É também de notar o desenvolvimento da composição da banda, que parece soar cada vez mais limpa nos seus sons, mais metódica, e mais concreta nas suas ideias. Apesar do disco Manoel ser uma obra por si só, conseguimos finalmente receber o enquadramento completo neste espectáculo, que eleva a carga emocional das músicas a uma nova dimensão, e também a intensidade destas, sendo que muitos momentos não constam sequer no álbum (é sempre bom receber algumas prendinhas ao vivo que não se recebem em mais lado nenhum).

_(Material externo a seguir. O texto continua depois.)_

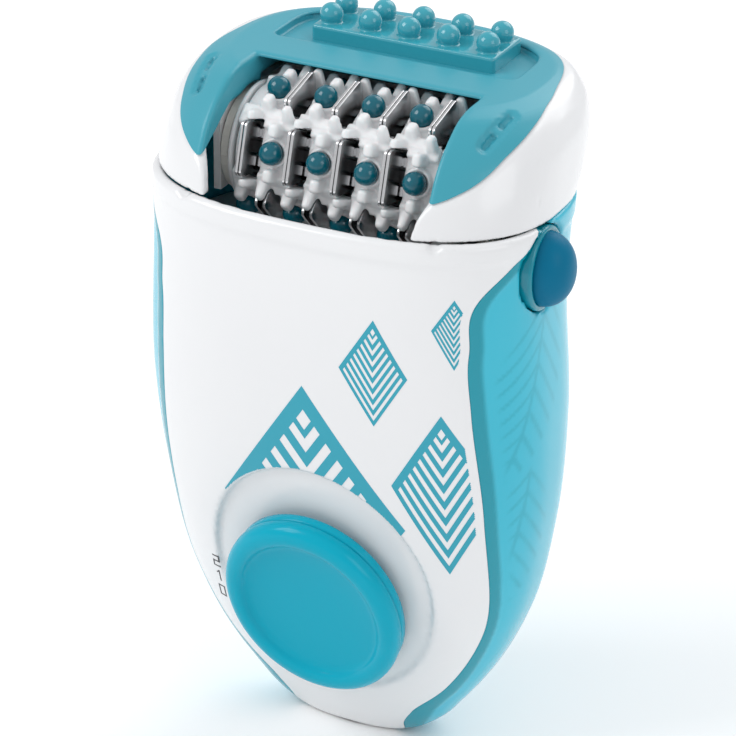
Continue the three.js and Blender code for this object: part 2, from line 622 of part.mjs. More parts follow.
place('massage_bar', massageBar(), coverPlastic());
place('roller_core', rollerCore(), whitePlastic());
place('roller_flange_left', rollerFlange(-1), whitePlastic());
place('roller_flange_right', rollerFlange(1), whitePlastic());
place('roller_axle', rollerAxle(), motorSteel());
place('roller_gear', rollerGear(), gearPlastic());
for (let row = 0; row < ROLLER_ROWS; row += 1) {
  place(`bead_strip_${row + 1}`, beadStrip(row), beadPlastic());
  place(`fixed_comb_${row + 1}`, comb(row, -1), plateSteel());
  place(`moving_comb_${row + 1}`, comb(row, 1), plateSteel());
}

export default group;
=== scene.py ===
import json
import math

import bmesh
import bpy
import numpy as np
from mathutils import Matrix, Vector


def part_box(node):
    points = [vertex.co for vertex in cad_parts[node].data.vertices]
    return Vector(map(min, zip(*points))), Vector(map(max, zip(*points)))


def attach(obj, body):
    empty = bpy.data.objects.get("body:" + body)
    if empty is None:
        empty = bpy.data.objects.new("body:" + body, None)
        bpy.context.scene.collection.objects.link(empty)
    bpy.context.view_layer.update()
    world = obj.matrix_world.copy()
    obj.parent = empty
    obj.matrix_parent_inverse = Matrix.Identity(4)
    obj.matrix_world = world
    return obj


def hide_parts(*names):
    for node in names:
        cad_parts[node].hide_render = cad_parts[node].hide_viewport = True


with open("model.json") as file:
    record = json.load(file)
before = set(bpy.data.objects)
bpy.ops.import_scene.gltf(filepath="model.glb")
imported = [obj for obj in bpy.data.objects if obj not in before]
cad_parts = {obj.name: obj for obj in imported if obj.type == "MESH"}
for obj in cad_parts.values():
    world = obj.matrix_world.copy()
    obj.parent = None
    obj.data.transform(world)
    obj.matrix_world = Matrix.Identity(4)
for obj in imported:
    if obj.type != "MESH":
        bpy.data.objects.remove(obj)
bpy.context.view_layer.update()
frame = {"nodes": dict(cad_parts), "record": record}

# ---- the frame's own sizes -------------------------------------------------------------
# Shapes are worked out in millimetres with x counted from the middle of the roller.
MM = 0.001
BODY_OF = {node: body for body, nodes in frame["record"]["behaviour"]["bodies"].items() for node in nodes}


def box_mm(node):
    """Lowest and highest corner of a CAD node in millimetres, x from the roller's middle."""
    lo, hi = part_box(node)
    return (np.array(lo) / MM - MIDDLE, np.array(hi) / MM - MIDDLE)


core_lo, core_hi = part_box("roller_core")
MIDDLE = np.array([(core_lo.x + core_hi.x) / 2 / MM, 0, 0])
ROLLER = sum(box_mm("cam_left")) / 2
ROLLER_Y, ROLLER_Z = ROLLER[1], ROLLER[2]
CORE_HALF = box_mm("roller_core")[1][0]
LIP_Z = box_mm("front_shell")[1][2]
SPLIT_Z = LIP_Z + 0.12
COVER_TOP_Z = box_mm("head_cover")[1][2]
HALF_WIDTH = box_mm("back_shell")[1][0]
BACK_FLAT_Y = 13.9
FLAT_Z = 61  # middle of the flat on the back
FLAT_HALF = (20, 27)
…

A sala esgotada da Culturgest não se conteve nos aplausos quando o espetáculo terminou, estando todos conscientes que acabáramos de presenciar um momento especial dedicado à vida natural, urbana, arquitectónica, paisagística e artística do Norte. Assim como António Cruz pintava a cidade que via, e Manoel de Oliveira gravava o artista que via, os Sensible Soccers acrescentaram uma terceira camada de observação na mesma obra, pintando também eles um quadro com os olhos do século XXI, quadro esse que ressoa em nós e na actualidade. Talvez seja este o método para se conseguir que gerações mais jovens sintam interesse pelo cineasta; talvez o caminho oposto tenha sido feito e gerações mais antigas tenham conhecido desta forma os Sensible Soccers. E é esta a beleza de fusões tão improváveis que correm tão bem como esta.